▶ _YOUR TASK_
Reproduce the material in full, exactly as written.

▶ _AVAILABLE DATA_
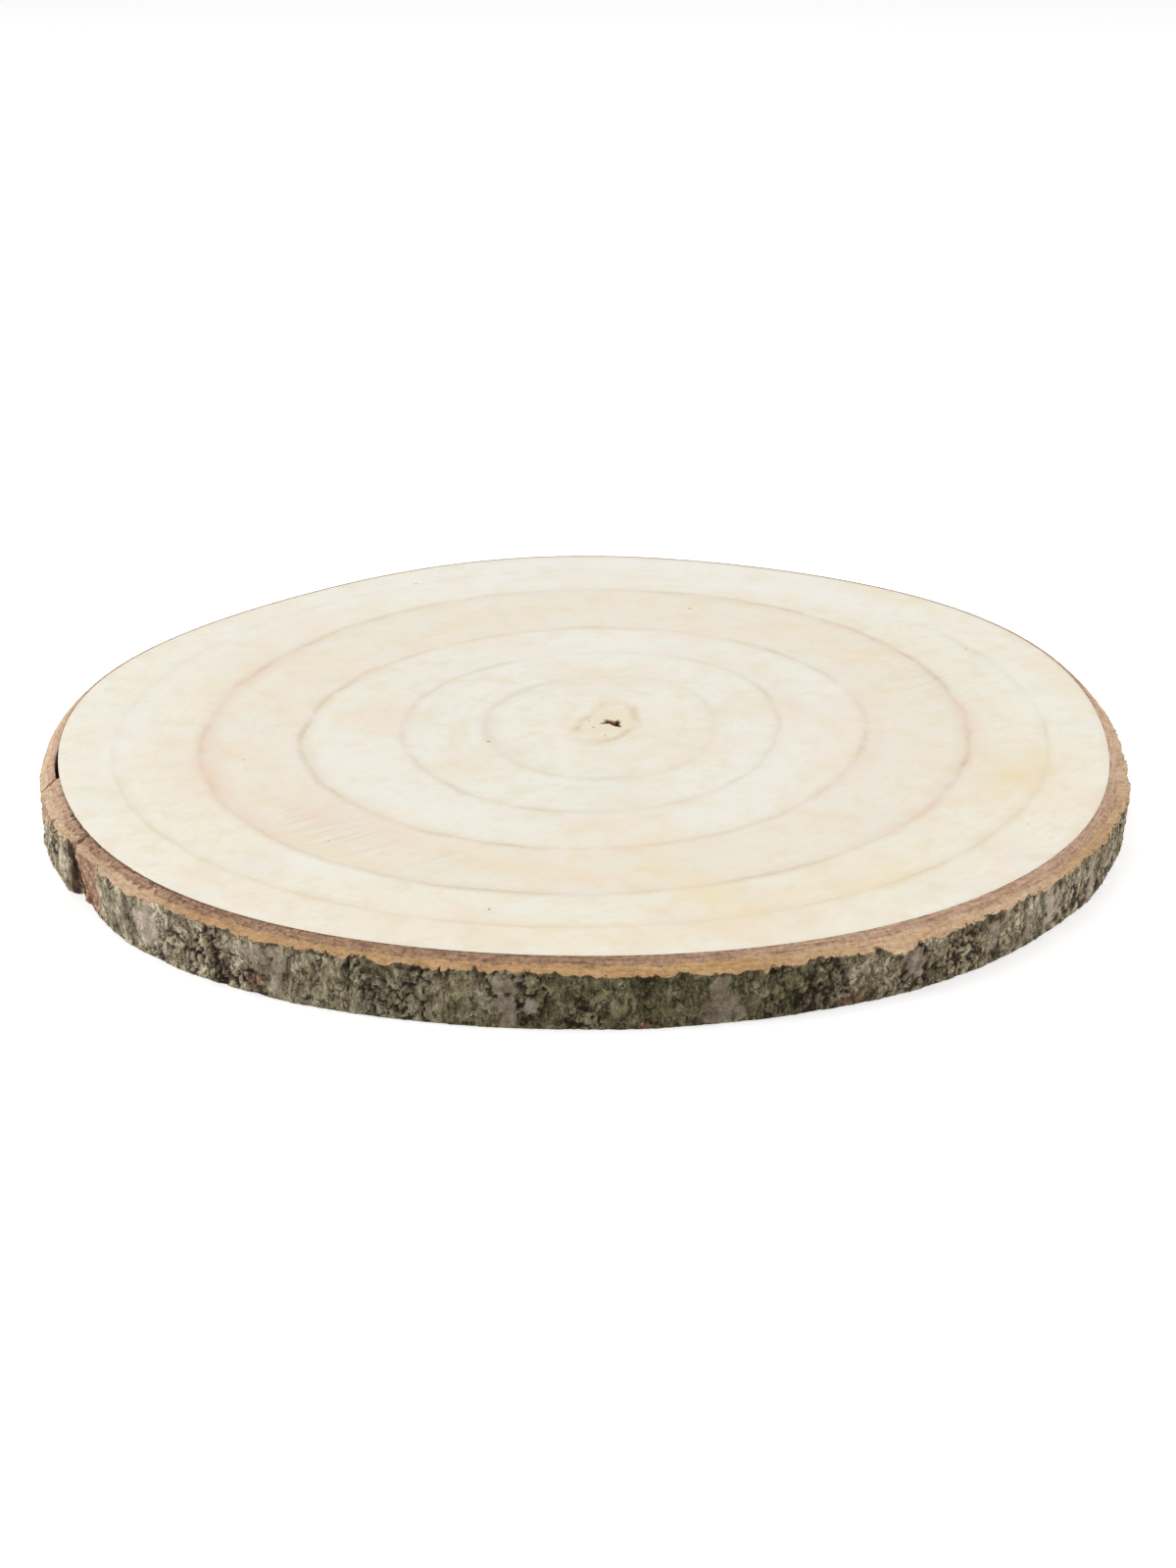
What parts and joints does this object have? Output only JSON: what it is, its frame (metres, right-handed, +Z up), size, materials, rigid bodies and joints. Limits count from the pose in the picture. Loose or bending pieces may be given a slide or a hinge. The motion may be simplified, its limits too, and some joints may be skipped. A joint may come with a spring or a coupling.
{
  "type": "wood slice with bark",
  "caption": "Round cross-cut slice of a pale, fast-grown trunk, lying flat, with ringed sawn faces, a small dried-out pith hole and rough bark round its edge.",
  "frame": {"origin": "on the surface it lies on, under the middle of the slice", "axes": "+Z up, square to the sawn faces; the deep crack in the bark is at the left, towards -X and -Y"},
  "size_m": [0.3003, 0.3031, 0.016],
  "materials": {
    "sawn_wood": "dry, fine-sawn and lightly sanded, matte",
    "bark": "rough, weathered, matte"
  },
  "bodies": {
    "root": {"wood": "sawn_wood", "bark_long": "bark", "bark_short": "bark"}
  },
  "joints": []
}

▶ _EXERCISE RESPONSE_
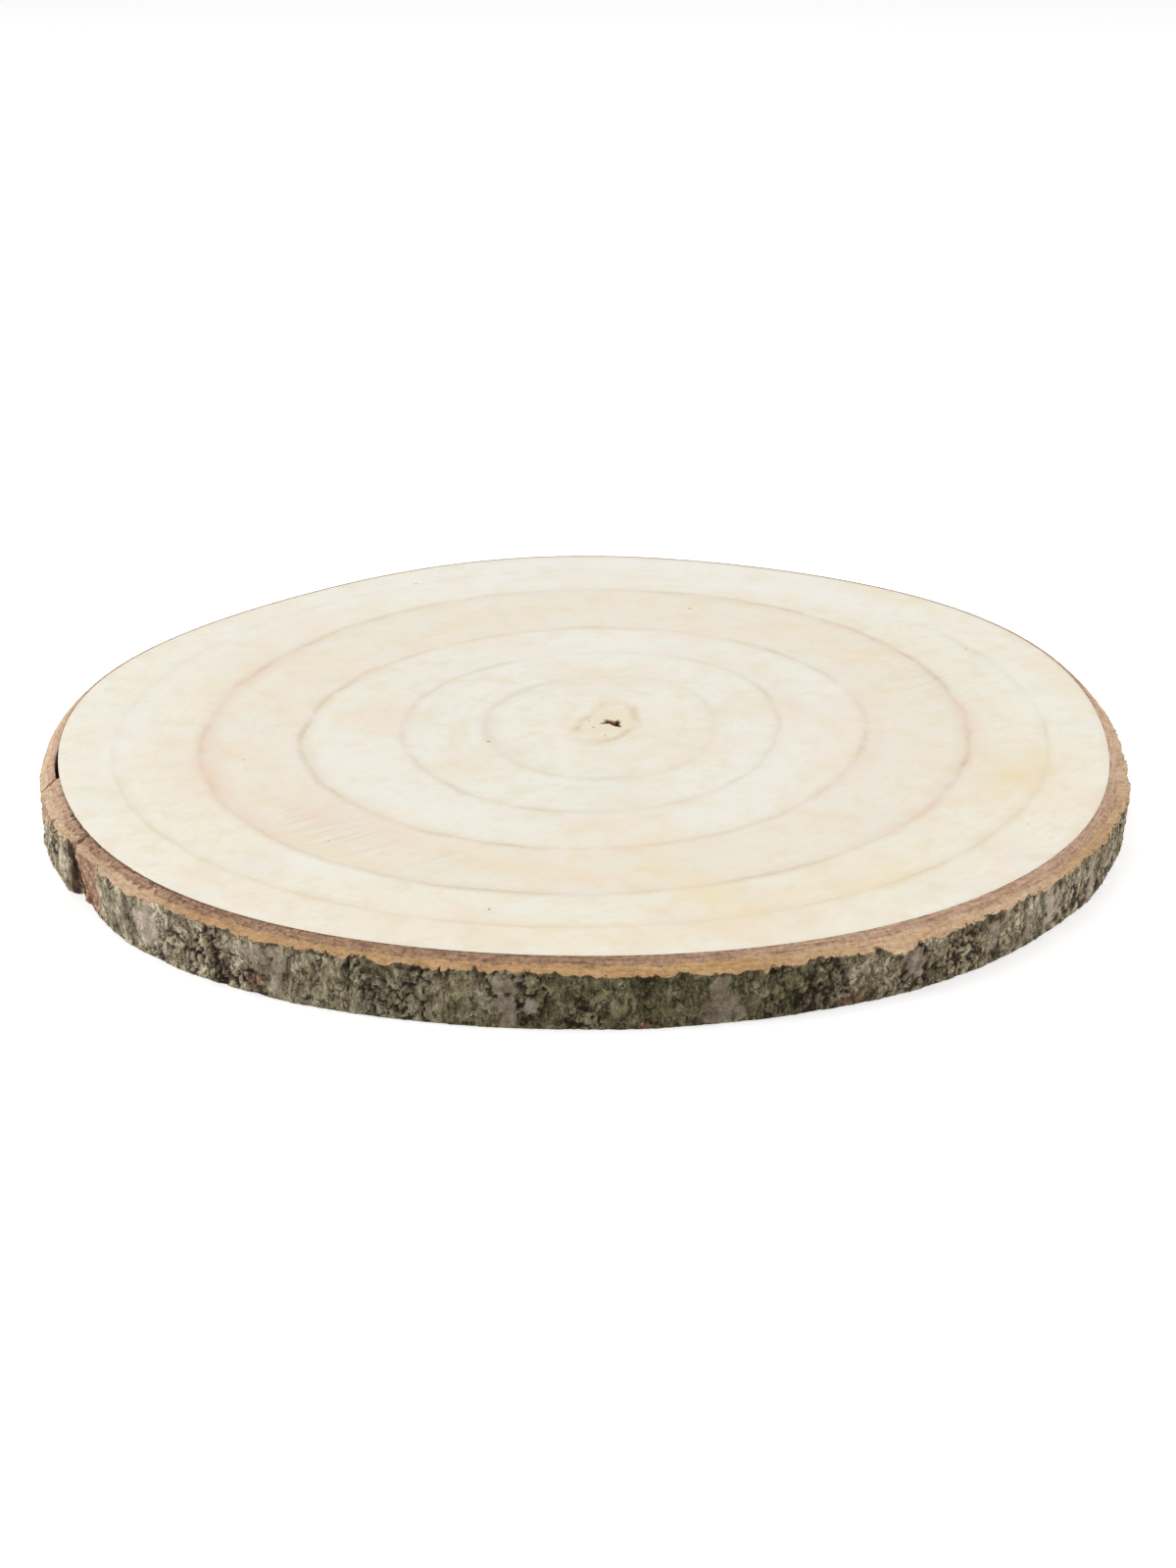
What parts and joints does this object have? Output only JSON: what it is, its frame (metres, right-handed, +Z up), size, materials, rigid bodies and joints. Limits count from the pose in the picture. Loose or bending pieces may be given a slide or a hinge. The motion may be simplified, its limits too, and some joints may be skipped. A joint may come with a spring or a coupling.
{
  "type": "wood slice with bark",
  "caption": "Round cross-cut slice of a pale, fast-grown trunk, lying flat, with ringed sawn faces, a small dried-out pith hole and rough bark round its edge.",
  "frame": {"origin": "on the surface it lies on, under the middle of the slice", "axes": "+Z up, square to the sawn faces; the deep crack in the bark is at the left, towards -X and -Y"},
  "size_m": [0.3003, 0.3031, 0.016],
  "materials": {
    "sawn_wood": "dry, fine-sawn and lightly sanded, matte",
    "bark": "rough, weathered, matte"
  },
  "bodies": {
    "root": {"wood": "sawn_wood", "bark_long": "bark", "bark_short": "bark"}
  },
  "joints": []
}